It is possible I made a post on this event a semester ago when it occurred, but my archive has become too dense and I am too lazy to look for it, and New Horizons brought it back up. It was the start of the Spring semester in my Engineering class, and we were meeting our temporary teams. The girl next to me, Sarah, was easy enough to have a conversation with in terms of getting her to talk but difficult in the sense of what she had to talk about. This is of course quite a common problem in this department but despite that it still struck me as abnormal. There had been plenty of articles showing up online that month claiming Pluto had gained its planetary status back and everyone celebrated, so I asked their opinions over it. Sarah had not heard this, and her response was, “Really? I didn’t know that. I didn’t know they could do that. Well, good for Pluto then, I guess.”
“Well, if they can take it away, they can give it back right? I mean that’s why everyone our age and the millennials were ever upset about it, nostalgia over a pneumonic song.”
It turned out she had thought Pluto had left the solar system. It had just floated off and stopped orbiting the sun, which I suppose could happen to a planet somewhere. The rest of us were given a moment to look at her and imagine our childhoods in 2006 learning that the ninth planet had left us instead of being reclassified through a democratic debate in the scientific community.
Those articles were commenting on a few smaller scientific communities that autonomically declared Pluto should be called a planet, but if you listen to anyone talk about Pluto during the New Horizons flyby the majority of scientists will still classify it as a dwarf planet, mostly because each one comes to the conclusion by asking and answering the question themselves with logic and reason, the way science and education should be done.
Most people argue Pluto’s status on size, which, while it does classify it as a dwarf planet, is not where the argument ends. Yes, calculations of Pluto’s size became lower and lower throughout the twentieth century, from the size of Earth, to Mars, to what we know now. Yes, there are moons bigger than Pluto, several. In fact, our moon is bigger than Pluto. The argument that if Pluto is a planet, the moon should be, however, is invalid because of their positions or roles in the solar system in relation to the sun.
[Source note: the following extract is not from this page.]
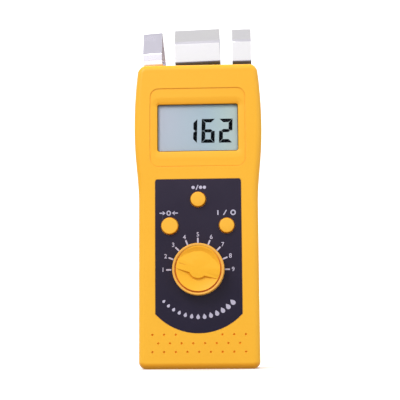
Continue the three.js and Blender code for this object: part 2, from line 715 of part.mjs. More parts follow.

Pluto orbits the sun.
However, Pluto’s own moon, Charon, is not necessarily its moon at all. It is .125 the size of Pluto, in volume, .116, in mass, and .52 diametrically (that’s over half). To put that in perspective the moon is .02 of Earth, in volume, .012 in mass, and .2727 in diameter. In fact, Charon does not technically orbit Pluto, but Pluto and Charon both orbit a point, simultaneously orbiting the sun, outside of their surfaces, because of Charon’s pull on Pluto. While the classification has not been officially changed, it is for these reasons that the two objects can be considered a binary dwarf planetary system.
While Pluto’s size alone in relation to the other planets is not enough to declassify it, the nuances around its abnormality does provide more evidence. The eight planets can be easily classified into two groups (coincidentally equal ones). The two groups share many qualities determined by the formation of the solar system. The inner planets are smaller and have rocky surfaces while the outer planets are called gaseous giants. Pluto is the anomaly, being the “planet” furthest from the sun we should expect another gas giant, but it is a rocky asteroid smaller than any of the inner planets. However, in the video a mutual of mine posted that I shared on facebook of Colbert interviewing Neil deGrasse Tyson, Tyson explains that if we were to classify planets based on their relative sizes to each other or to Earth, Pluto could be a planet, as Pluto is only a fifth of the size of Earth while Jupiter is eleven times larger than Earth (radially). Two strange points brings us beyond just comparing objects to Earth, however. Like we said, Pluto does not fit the behavior of the other outer planets, in size or material. Secondly, there are other objects in the vicinity of Pluto that fit its characteristics as well, larger. These objects are asteroids of the Kuiper belt.
Pluto would indeed make more sense, along with its orbiting moons, including Charon, classified as an asteroid of the Kuiper belt. It is not a gas giant; it is a asteroid that orbits in the beyond Neptune.
This path is so abnormal for a planet that its orbit is seventeen degrees, with the sun as an axis, off from the orbits of the eight planets, all relatively parallel with one another. In fact, two-dimensionally, it doesn’t form the same ellipse the others are. It’s orbit is so off that it actually crosses Neptune’s, meaning for part of Pluto’s year it would be the eight planet from the sun.
Although I am on the downer side of the controversy, I always find it interesting.